There is often little time for reflection though the hours never cease to pile up. Much is thought of, many things are remembered, but little is reflected upon. There is a difference between thinking and reflecting; one of them presents a plan or an image, which is transformed according to feeling, or exterior phenomena that seeks an end, or a means to an end; the other is the transformation of thought without end, it simply looks, it watches the worry come and go, plans arise and finish. When you step back from a wall, you can see how high it is, but when you are very close, you must grasp onto something because there is no way to see where you are. So reflecting is a way to stand back and see how far the thought goes, while thinking holds to the thought as long as it wants. Reflection shows that thoughts do not control you, while thinking always seeks a thought to control. Douglas Thornton
November 7th, 2012
The sky is overcast and somehow the more beautiful for it. The resurgence of something, at one time held in the light, gains the absolute clearest perspective when it can be approached on cloudy days. It is not that we see anything new, rather it is the coming into contradiction of our own perception. In that way, what was held of interest once before, now finds conflict with how we must approach it.
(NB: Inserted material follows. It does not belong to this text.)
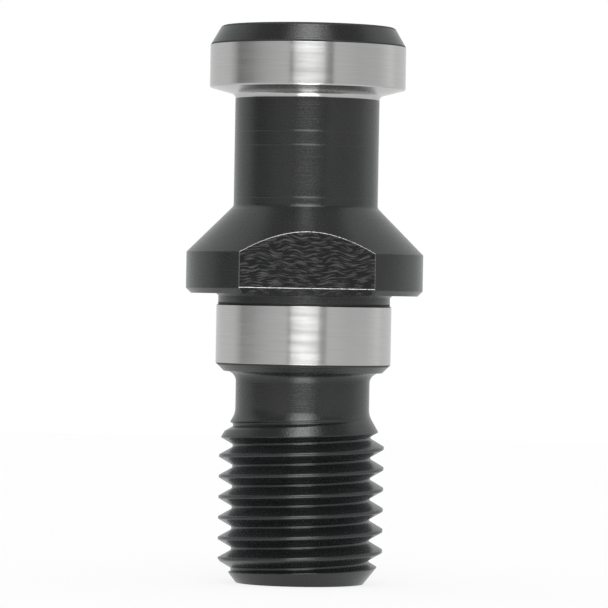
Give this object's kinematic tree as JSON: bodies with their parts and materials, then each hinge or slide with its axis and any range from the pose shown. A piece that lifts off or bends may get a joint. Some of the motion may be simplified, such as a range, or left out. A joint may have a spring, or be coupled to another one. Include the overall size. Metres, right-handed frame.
{
  "type": "pull stud",
  "caption": "Threaded pull stud with a gripped round head, a necked shank, a conical collar with two wrench flats, a ground pilot band and a through coolant bore.",
  "frame": {"origin": "on the stud's axis, in the plane of the collar's underside, the face that seats on the tool holder", "axes": "+Z along the stud's axis towards the gripped head, with the thread on -Z; the wrench flats face -Y and +Y"},
  "size_m": [0.023, 0.019, 0.054],
  "materials": {
    "stud_steel": "case-hardened steel, black-oxide coated all over, with the head's band and underside and the pilot band ground bright"
  },
  "bodies": {
    "root": {"pull_stud": "stud_steel"}
  },
  "joints": []
}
This is true for the way we read books, listen to music, and try to figure out the tasks of our day, and this is also true of any solution.
The lake is deeper with the loss of light, the forest more silent; animals step with an approaching calm, and it is all too easy to forget that we must function with the rising of the sun. The trees have gone from light yellow to dark red in the matter of a week and it is with renewed interest that I take up the terrifying banalities of life.